The example many of the kids in the favelas look up to, said Alfredo Sirkis, a prominent Rio politician, is a trafficker with his AR-15 rifle and his Nike shoes.

"It’s a way to become a man. The girls notice him and he can fight his enemies, who are youths like him. Now some of the gangsters are as young as 10. It’s like a Middle Ages phenomenon, feudalism and warlordism without any purpose other than living day to day."

Arthur has never been tempted to join the gangs nor have they exerted any pressure upon him. Most of the kids get to know gang members by buying small amounts of drugs from them, he says, and soon become dealers themselves.

Instead, Arthur dreams about making something of his life through his education and competing in the 2016 Olympics here.

The Daily Mirror is paying for him to attend a school in a safe area outside Rocinha where he can sit in lessons without hearing the sound of gunfire.

And his sporting ambitions are being fostered by a pioneering organisation called the Instituto Reacao, run by Flavio Canto, who won Olympic bronze in judo for Brazil at the Athens games in 2004.

Canto set up judo academies in four favelas, including Rocinha and the Cidade de Deus, the City of God, to give the children of the slums an alternative to joining the drugs gangs. Now his projects are massively over-subscribed and he is hoping that some of his students will compete in the London Olympics in 2012 and then in Rio in 2016.

"The kids in the favelas are vulnerable because they face two constant challenges," Canto says. "Either falling victim to the violence or choosing to become a young perpetrator of it.

"The kids have it toughest. They are told every day: ’You’re not going to advance. If you are born in the favela, you’re going to die in the favela’. And that’s an idea that we try to break."

So Arthur goes to his new school from 7am until 1pm and then trains in judo every afternoon before having two more hours of lessons. He’s a fan of famous local team Flamengo and his knowledge of European football is encyclopedic but ask him whether he is looking forward more to Rio’s World Cup or its Olympics and he says the Olympics because maybe he can compete in it.

Rio is still alive with the thrill of being awarded the Games last week. It is the new world capital of sport now and the excitement has united its extremes of rich and poor like nothing else could.

There are very few here who argue, as many of us have in London, that the billions being lavished on the Games would be better spent elsewhere.

When we left Arthur’s apartment in Rocinha, I asked Canto whether the £9billion that Rio is dedicating to its Olympics might not have been put to better use helping the people who live in the favelas.

"I don’t believe so," he said. "This money would not have come to Rio without the Olympic Games.

"A big part of this budget is going to be spent on transport, on better roads, on extending the subway and building a new fast train link to the suburbs and transport is a key point in social inequality here.

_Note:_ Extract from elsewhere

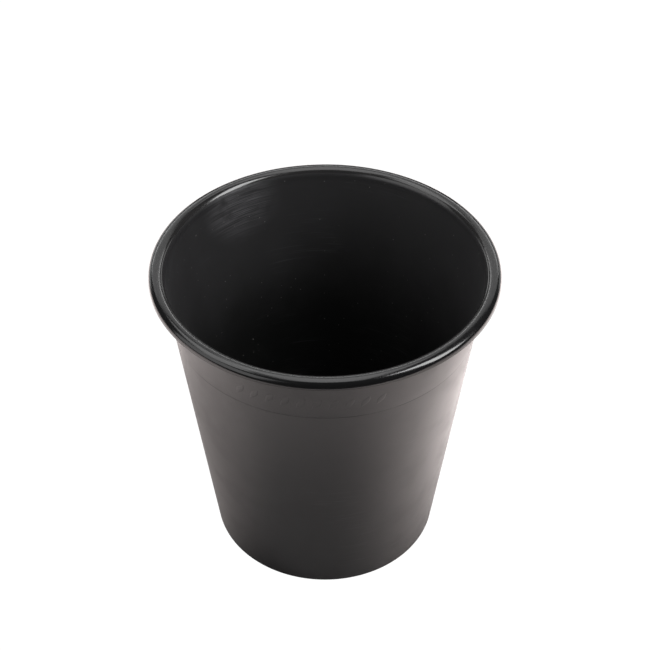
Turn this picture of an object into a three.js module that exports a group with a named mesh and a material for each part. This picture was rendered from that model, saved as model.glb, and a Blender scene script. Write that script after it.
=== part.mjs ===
// Tapered florist bucket, moulded in black polypropylene.
// One moulding, divided where its shape changes: rolled rim, upper band, side wall, floor and foot ring.
// Millimetres, +Z up. The origin is on the axis of the bucket, at the level it stands on.

import * as THREE from 'three';

// ---- Driving dimensions ----

const rimDiameter = 283.6;      // across the outside of the rolled rim
const totalHeight = 277;        // from the standing face to the crown of the rim
const baseDiameter = 194;       // across the outer face of the wall, carried down to the standing face
const wallThickness = 1.5;      // side wall, measured level
const rimWidth = 12.8;          // from the mouth to the outer edge of the rim, measured level
const rimCrownHeight = 5.6;     // from the level where the wall turns outward to the crown
const rimSkirt = 1.3;           // upright skirt that ends the roll, below that level
const rollShoulder = 0.64;      // fullness of the roll's outer quarter, more than a quarter round
const rimThickness = 1.6;       // plastic in the roll of the rim
const bandHeight = 51.2;        // from the crown of the rim down to the step round the outside
const bandProud = 0.25;         // how far the band stands out from the wall below the step
const rimLegLength = 4;         // wall that belongs to the rim piece, below the turn of the wall
const floorThickness = 2;
const floorLift = 3.5;          // underside of the floor above the standing face
const footRingWidth = 3.2;      // flat standing face, measured level
const footRingHeight = 18;      // height of the ring piece that joins the floor to the wall
const baseCornerRadius = 3.5;   // outer corner round the base
const insideCornerRadius = 4;   // corner between the floor and the wall, inside
const footDraft = 0.3;          // how far the inside of the foot leans out, from the floor to its edge

// ---- Resolution ----

const turnSegments = 72;        // round the axis, a multiple of four
const rollSegments = 6;         // along each quarter of the rolled rim
const cornerSegments = 4;       // along each rounded corner
const quarterHandle = 0.5523;   // handle length that makes a Bezier curve a quarter round

// ---- Sizes that follow from them ----

const rimRadius = rimDiameter / 2;
const baseRadius = baseDiameter / 2;
const mouthRadius = rimRadius - rimWidth;
const rimTurnHeight = totalHeight - rimCrownHeight;
const rimEdgeHeight = rimTurnHeight - rimSkirt;
const stepHeight = totalHeight - bandHeight;
const rimSeamHeight = rimTurnHeight - rimLegLength;
const floorTop = floorLift + floorThickness;
const wallSlope = (mouthRadius + wallThickness - baseRadius) / rimTurnHeight;
const wallLean = Math.atan(wallSlope);

/** Outer radius of the side wall at a height. */
function outerRadiusAt(height) {
  return baseRadius + wallSlope * height;
}

/** Inner radius of the side wall at a height. */
function innerRadiusAt(height) {
  return outerRadiusAt(height) - wallThickness;
}

/** Outer radius of the band above the step at a height. */
function bandRadiusAt(height) {
  return outerRadiusAt(height) + bandProud;
}

/** Radius of the centre of a corner arc that touches a level face and the sloping wall line. */
function cornerCentreRadius(wallRadius, cornerRadius) {
  return wallRadius - cornerRadius / Math.cos(wallLean);
}

const insideCornerCentre = cornerCentreRadius(
  innerRadiusAt(floorTop + insideCornerRadius),
  insideCornerRadius,
);
const baseCornerCentre = cornerCentreRadius(outerRadiusAt(baseCornerRadius), baseCornerRadius);

// The floor meets the foot ring where the inside corner runs out on the floor.
const floorSeamRadius = insideCornerCentre;

// ---- Outline helpers ----

/** Points along a corner arc between two directions, given in radians from the outward direction. */
function cornerArc(centreRadius, centreHeight, radius, startAngle, endAngle) {
  const clockwise = endAngle < startAngle;
  const arc = new THREE.EllipseCurve(
    centreRadius,
    centreHeight,
    radius,
    radius,
    startAngle,
    endAngle,
    clockwise,
  );
  return arc.getPoints(cornerSegments);
}

/** Points over the roll of the rim, from the wall on the mouth side to the foot of its skirt. */
function rollCurve(wallRadius, crownHeight, edgeRadius) {
  const crownRadius = (wallRadius + edgeRadius) / 2;
  const halfWidth = (edgeRadius - wallRadius) / 2;
  const rise = crownHeight - rimTurnHeight;
  const mouthRise = rise * quarterHandle;
  const mouthQuarter = new THREE.CubicBezierCurve(
    new THREE.Vector2(wallRadius, rimTurnHeight),
    new THREE.Vector2(wallRadius + mouthRise * wallSlope, rimTurnHeight + mouthRise),
    new THREE.Vector2(crownRadius - halfWidth * quarterHandle, crownHeight),
    new THREE.Vector2(crownRadius, crownHeight),
  );
  const edgeQuarter = new THREE.CubicBezierCurve(
    new THREE.Vector2(crownRadius, crownHeight),
    new THREE.Vector2(crownRadius + halfWidth * rollShoulder, crownHeight),
    new THREE.Vector2(edgeRadius, rimTurnHeight + rise * rollShoulder),
    new THREE.Vector2(edgeRadius, rimTurnHeight),
  );
  const overCrown = edgeQuarter.getPoints(rollSegments).slice(1);
  return [...mouthQuarter.getPoints(rollSegments), ...overCrown, corner(edgeRadius, rimEdgeHeight)];
}

/** One corner of an outline: radius from the axis, height above the standing face. */
function corner(radius, height) {
  return new THREE.Vector2(radius, height);
}

/** A closed solid from an outline turned once round the vertical axis. */
function turned(outline) {
  const geometry = new THREE.LatheGeometry(outline, turnSegments);
  geometry.rotateX(Math.PI / 2);
  return geometry;
}

/** A ring from an outline that closes on itself. */
function turnedRing(outline) {
  return turned([...outline, outline[0].clone()]);
}

// ---- The pieces ----

/** Roll over the mouth, open underneath, with its skirt and the short leg of wall that carries it. */
function rimRoll() {
  const overTheTop = rollCurve(mouthRadius, totalHeight, rimRadius);
  const channel = rollCurve(
    bandRadiusAt(rimTurnHeight),
    totalHeight - rimThickness,
    rimRadius - rimThickness,
  );
  const outline = [
    corner(bandRadiusAt(rimSeamHeight), rimSeamHeight),
    ...channel,
    ...overTheTop.reverse(),
    corner(innerRadiusAt(rimSeamHeight), rimSeamHeight),
  ];
  return turnedRing(outline);
}

/** Short length of wall that stands slightly proud, from the rim down to the step. */
function upperBand() {
  return turnedRing([
    corner(innerRadiusAt(stepHeight), stepHeight),
    corner(bandRadiusAt(stepHeight), stepHeight),
    corner(bandRadiusAt(rimSeamHeight), rimSeamHeight),
    corner(innerRadiusAt(rimSeamHeight), rimSeamHeight),
  ]);
}

/** Long tapered wall from the foot ring up to the step. */
function sideWall() {
  return turnedRing([
    corner(innerRadiusAt(footRingHeight), footRingHeight),
    corner(outerRadiusAt(footRingHeight), footRingHeight),
    corner(outerRadiusAt(stepHeight), stepHeight),
    corner(innerRadiusAt(stepHeight), stepHeight),
  ]);
}

/** Flat floor, held clear of the ground by the foot ring. */
function floorDisc() {
  return turned([
    corner(0, floorLift),
    corner(floorSeamRadius, floorLift),
    corner(floorSeamRadius, floorTop),
    corner(0, floorTop),
  ]);
}

/** Ring that the bucket stands on, with the rounded corners inside and outside the base. */
function footRing() {
  const quarterTurn = Math.PI / 2;
  const outerCorner = cornerArc(
    baseCornerCentre,
    baseCornerRadius,
    baseCornerRadius,
    -quarterTurn,
    -wallLean,
  );
  const insideCorner = cornerArc(
    insideCornerCentre,
    floorTop + insideCornerRadius,
    insideCornerRadius,
    -wallLean,
    -quarterTurn,
  );
  const standingInnerRadius = baseCornerCentre - footRingWidth;
  return turnedRing([
    corner(standingInnerRadius, 0),
    ...outerCorner,
    corner(outerRadiusAt(footRingHeight), footRingHeight),
    corner(innerRadiusAt(footRingHeight), footRingHeight),
    ...insideCorner,
    corner(floorSeamRadius, floorLift),
    corner(standingInnerRadius - footDraft, floorLift),
  ]);
}

// ---- Assembly ----

/** A named piece with a finish of its own. */
function piece(name, geometry, colour, roughness) {
  const material = new THREE.MeshStandardMaterial({ color: colour, roughness, metalness: 0 });
  const mesh = new THREE.Mesh(geometry, material);
  mesh.name = name;
  return mesh;
}

const bucket = new THREE.Group();
bucket.name = 'florist_bucket';
bucket.add(
  piece('rim_roll', rimRoll(), 0x2a2a2b, 0.34),
  piece('upper_band', upperBand(), 0x242323, 0.42),
  piece('side_wall', sideWall(), 0x222121, 0.44),
  piece('floor_disc', floorDisc(), 0x161617, 0.5),
  piece('foot_ring', footRing(), 0x1e1d1d, 0.46),
);

export default bucket;
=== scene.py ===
"""Finished model of a tapered florist bucket in moulded black polypropylene.

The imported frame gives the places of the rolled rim, the upper band, the side wall, the foot ring and
the floor. Each is modelled here as a fine mesh that stands for its frame node, dressed in one family
of plastic finishes, and set on a pale floor in soft studio light. Lengths are in metres.
"""

import logging
import math
from collections.abc import Callable
from dataclasses import dataclass, field
from enum import Enum

import bpy
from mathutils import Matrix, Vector


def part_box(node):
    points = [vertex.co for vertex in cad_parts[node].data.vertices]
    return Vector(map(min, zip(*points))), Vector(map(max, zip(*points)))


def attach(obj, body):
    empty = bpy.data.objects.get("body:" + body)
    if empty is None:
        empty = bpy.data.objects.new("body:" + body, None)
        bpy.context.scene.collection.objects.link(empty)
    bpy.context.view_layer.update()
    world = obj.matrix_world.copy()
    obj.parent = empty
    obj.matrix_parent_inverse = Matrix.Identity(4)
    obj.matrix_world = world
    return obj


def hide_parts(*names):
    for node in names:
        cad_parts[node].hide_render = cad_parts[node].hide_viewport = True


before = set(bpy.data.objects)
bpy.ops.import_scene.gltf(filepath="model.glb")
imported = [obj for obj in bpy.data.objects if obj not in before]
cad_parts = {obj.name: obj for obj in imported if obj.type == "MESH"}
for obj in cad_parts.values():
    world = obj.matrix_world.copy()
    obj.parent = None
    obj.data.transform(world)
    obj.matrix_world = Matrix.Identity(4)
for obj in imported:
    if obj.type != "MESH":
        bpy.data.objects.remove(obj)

log = logging.getLogger("florist_bucket")

MM = 0.001

# Length of a cubic curve's handle, as a share of the radius, that makes a quarter round.
QUARTER_HANDLE = 0.5523

# A corner of an outline: radius from the axis, height above the ground.
Point = tuple[float, float]
# Two levels of a value, such as where something sets in and where it is full.
Span = tuple[float, float]
Triple = tuple[float, float, float]
Colour = tuple[float, float, float, float]
Socket = bpy.types.NodeSocket
# What a node's input takes.
Value = Socket | float | Colour


class Node(Enum):
    """The nodes of the frame that the bucket is divided into."""

    RIM = "rim_roll"
    BAND = "upper_band"
    WALL = "side_wall"
    FLOOR = "floor_disc"
    FOOT = "foot_ring"


class Slot(Enum):
    """Material slots of the record."""

    RIM = "rim_polypropylene"
    WALL = "wall_polypropylene"
    FLOOR = "floor_polypropylene"


# ---------------------------------------------------------------- sizes


@dataclass(frozen=True)
class BucketSizes:
    """Sizes of the bucket, read from the frame, with the ones that its boxes can't tell.

    Attributes:
        rim_radius: Outside of the rolled rim.
        crown_height: Top of the rim.
        rim_edge_height: Lower edge of the rim's skirt.
        rim_seam_height: Lower end of the rim's own piece of wall.
        step_height: Step round the outside, at the foot of the band.
        foot_height: Top of the foot ring.
        wall_foot_radius: Outside of the wall at the top of the foot ring.
        wall_slope: Run of the wall for each unit of rise.
        band_proud: How far the band stands out from the wall below it.
        floor_radius: Edge of the floor.
        floor_underside: Underside of the floor.
        floor_top: Top of the floor.
        wall: Wall thickness, measured level.
        rim_skin: Plastic in the roll of the rim.
        rim_width: From the mouth to the outer edge of the rim.
        rim_leg: Wall that belongs to the rim's piece, below the turn into the roll.
        rim_skirt: Upright skirt that ends the roll, below that turn.
        standing_width: Flat face that the bucket stands on.
        base_corner: Outer corner round the base.
        inside_corner: Corner between the floor and the wall.
    """

    rim_radius: float
    crown_height: float
    rim_edge_height: float
    rim_seam_height: float
    step_height: float
    foot_height: float
    wall_foot_radius: float
    wall_slope: float
    band_proud: float
    floor_radius: float
    floor_underside: float
    floor_top: float
    wall: float = 1.5 * MM
    rim_skin: float = 1.6 * MM
    rim_width: float = 12.8 * MM
    rim_leg: float = 4.0 * MM
    rim_skirt: float = 1.3 * MM
    standing_width: float = 3.2 * MM
    base_corner: float = 3.5 * MM
    inside_corner: float = 4.0 * MM

    @classmethod
    def from_frame(cls) -> "BucketSizes":
        """Reads the sizes from the boxes of the frame's nodes.

        Returns:
            The sizes of this bucket.
        """
        rim_low, rim_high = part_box(Node.RIM.value)
        band_low, band_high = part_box(Node.BAND.value)
        wall_low, wall_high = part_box(Node.WALL.value)
        floor_low, floor_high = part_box(Node.FLOOR.value)
        rise = wall_high.z - wall_low.z
        foot_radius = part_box(Node.FOOT.value)[1].x
        slope = (wall_high.x - foot_radius) / rise
        wall_at_band_top = wall_high.x + slope * (band_high.z - band_low.z)
        return cls(
            rim_radius=rim_high.x,
            crown_height=rim_high.z,
            rim_edge_height=rim_low.z + cls.rim_leg - cls.rim_skirt,
            rim_seam_height=rim_low.z,
            step_height=band_low.z,
            foot_height=wall_low.z,
            wall_foot_radius=foot_radius,
            wall_slope=slope,
            band_proud=band_high.x - wall_at_band_top,
            floor_radius=floor_high.x,
            floor_underside=floor_low.z,
            floor_top=floor_high.z,
        )

    @property
    def rim_turn_height(self) -> float:
        """Height where the wall turns outward into the roll of the rim."""
        return self.rim_edge_height + self.rim_skirt

    @property
    def mouth_radius(self) -> float:
        """Inner radius where the wall runs into the roll of the rim."""
        return self.rim_radius - self.rim_width

    @property
    def lean(self) -> float:
        """Angle of the wall from upright, in radians."""
        return math.atan(self.wall_slope)

    def outside(self, height: float) -> float:
        """Outer radius of the side wall at a height."""
        return self.wall_foot_radius + self.wall_slope * (height - self.foot_height)

    def inside(self, height: float) -> float:
        """Inner radius of the wall at a height."""
        return self.outside(height) - self.wall

    def band(self, height: float) -> float:
        """Outer radius of the band above the step at a height."""
        return self.outside(height) + self.band_proud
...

"My hope is that we will use the Games to attack the biggest problem in Rio, the big social inequalities and injustices and the big distances between the many with the little and the few with a lot.

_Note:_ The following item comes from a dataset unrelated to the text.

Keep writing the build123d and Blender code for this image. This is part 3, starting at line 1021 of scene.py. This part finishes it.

"One reason we have so many slums in Rio is because we do not have fair transportation.

"If you live a long way away from where you work, you have to spend a lot of time and money getting to work because the traffic is so bad.

"Much of the available work is in the city but the housing close by is too expensive for most people and the transport system is bad so they are driven into the favelas.

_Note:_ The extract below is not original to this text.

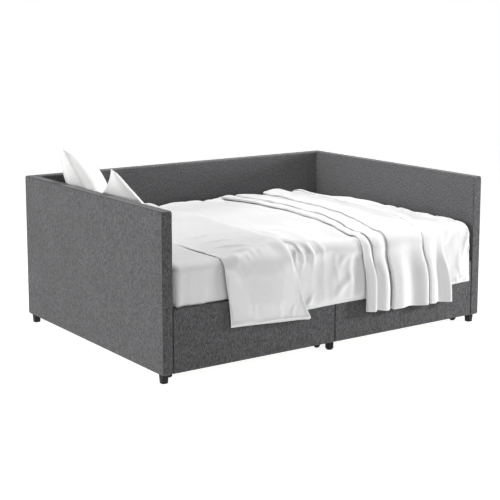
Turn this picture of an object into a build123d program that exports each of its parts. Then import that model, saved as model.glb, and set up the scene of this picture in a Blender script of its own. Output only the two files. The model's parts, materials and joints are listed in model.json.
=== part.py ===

"But if we get mass transportation that can avoid traffic jams, people will be able to live further away from work and suddenly they will not have to live in the favela any more."

If the plan works, Arthur’s life may change even more. Both his mother and his step-father work in restaurants in the affluent part of Rio between the mountains and the sea.

With better transport, they could keep their jobs but move away from Rocinha, away from the Amigos dos Amigos and the police militias, away from the stray bullets and the kids with grenade belts and the sound of gunfire in the darkness.

And Arthur, who is already working so hard to escape the fate allotted to the children of the favelas, may soon remember the moment that Rio won the Olympics as another day that changed his life.